Set the PRF to give 60 psi when cold and forget about it. Nortons do run low oil pressure when hot. I dont have a gauge on mine but I have a switch connected in the rocker feed between the head feeds conneted to a warning lamp in the headlight. Hot idle the light will flicker on. Another example is an engineer friend who built a 920 Rob North with an oil pressure gauge, I asked him what the hot idle was, about 0 psi.

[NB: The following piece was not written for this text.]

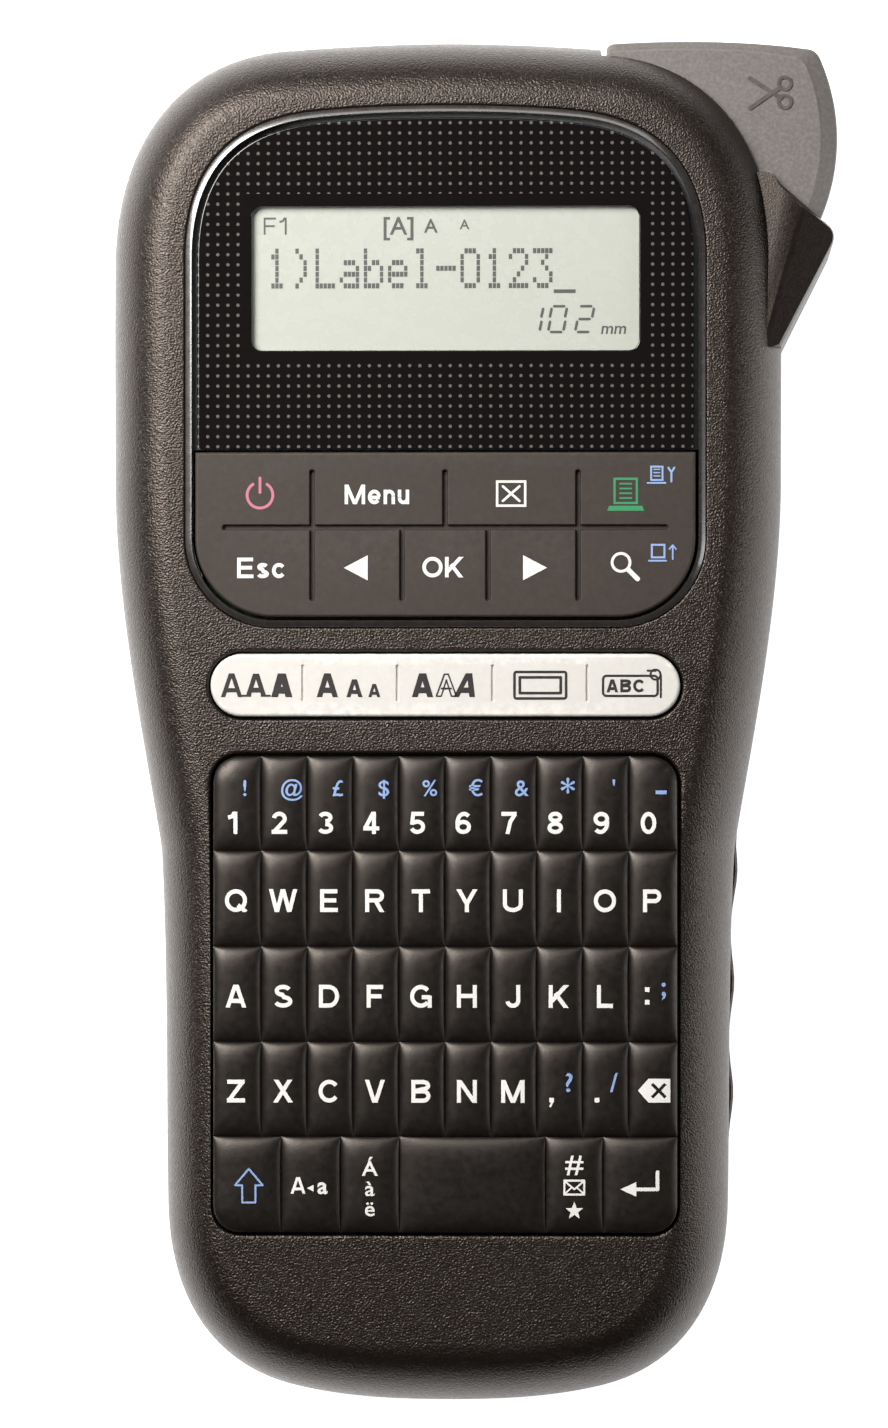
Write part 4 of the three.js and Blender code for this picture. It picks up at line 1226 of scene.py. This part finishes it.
def draw_feed_mark(prints):
    x, y = 32.2, 24.9
    prints.frame(x - 1.1, x + 1.1, y - 0.9, y + 1.3, 0.3)
    prints.stroke([(x - 1.4, y - 1.25), (x + 1.2, y - 1.25)], 0.26)
    prints.stroke([(x + 2.2, y - 1.0), (x + 2.2, y + 1.0)], 0.24)
    prints.stroke([(x + 1.7, y + 0.5), (x + 2.2, y + 1.1), (x + 2.7, y + 0.5)], 0.24)


def draw_triangle(x, y, size):
    """A solid arrowhead pointing left, or right when its size is negative."""
    reach = 1.05 * abs(size)
    corners = [(x - size, y), (x + size, y - reach), (x + size, y + reach)]
    return lambda prints: prints.area(corners if size > 0 else corners[::-1])


def build_control_legends():
    def word(*place, **look):
        return lambda prints: prints.letters(*place, 0.18, 0.97, **look)

    legends = (
        ("legend_power", "key_power", INK_PINK, draw_power),
        ("legend_menu", "key_menu", INK_WHITE, word("Menu", -10.3, 33.7, 2.95, gap=0.15)),
        ("legend_cancel", "key_cancel", INK_WHITE, draw_cancel),
        ("legend_print", "key_print", INK_GREEN, draw_print),
        ("legend_print_setup", "key_print", INK_BLUE, draw_setup_mark),
        ("legend_escape", "key_escape", INK_WHITE, word("Esc", -27.8, 22.6, 3.1)),
        ("legend_left", "key_left", INK_WHITE, draw_triangle(-13.5, 22.6, 1.8)),
        ("legend_ok", "key_ok", INK_WHITE, word("OK", -0.3, 22.7, 3.1, gap=0.12)),
        ("legend_right", "key_right", INK_WHITE, draw_triangle(13.6, 22.6, -1.8)),
        ("legend_preview", "key_preview", INK_WHITE, draw_magnifier),
        ("legend_feed", "key_preview", INK_BLUE, draw_feed_mark),
    )
    for name, body, colour, draw in legends:
        prints = Print()
        draw(prints)
        prints.lay(name, body, "key_dark", colour, flat(KEY_TOP_Z))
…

Norton probably never fitted oil pressure gauges or warning lights for fear of frightening owners into thinking they had a problem.
regards
 
well, after pondering this topic all last night and on my run this morning (even though it was stated in an earlier post) I think I got it. The relief valve is set with the shims to relieve pressure at a certain pressure which you set with your guage, so the shims should have no effect on the pressure once warm and the oil pressure drops a bit because it never reaches that set point. I hope thats right. I feel like such a dunce.

Mark
 
I agree with Snakehips. I've run an oil pressure gauge on mine ever since I rebuilt it and have always been troubled by the way the oil pressure drops when it gets real hot. Idle pressure on a 90+ day would be maybe 5 psi. Recently, I had a near get-off when my rear tire slid out from under me and the correction I had to do to stay on was so violent that it broke the sheet metal bracket that holds the voltaeg inverter that drives the electric gauge, so the gauge no longer works. I didn't feel like fixing it and I still have an idiot light that works, and now I like things much better! It's been unusually hot here this year and I've been happily riding without really knowing what my oil pressure is. Ignorance really is bliss!
 
pressure gauge

Well i'm ready to change my mind on installing a pressure gauge.
I've had the bike since late seventies. and never worried about it.
I guess after all these years i'm wondering if the oil pump is still pumping like it should!
I might hook one up temporarily and forget about a permanent fixture.
Thanks every one for the input. Its been a really informative topic!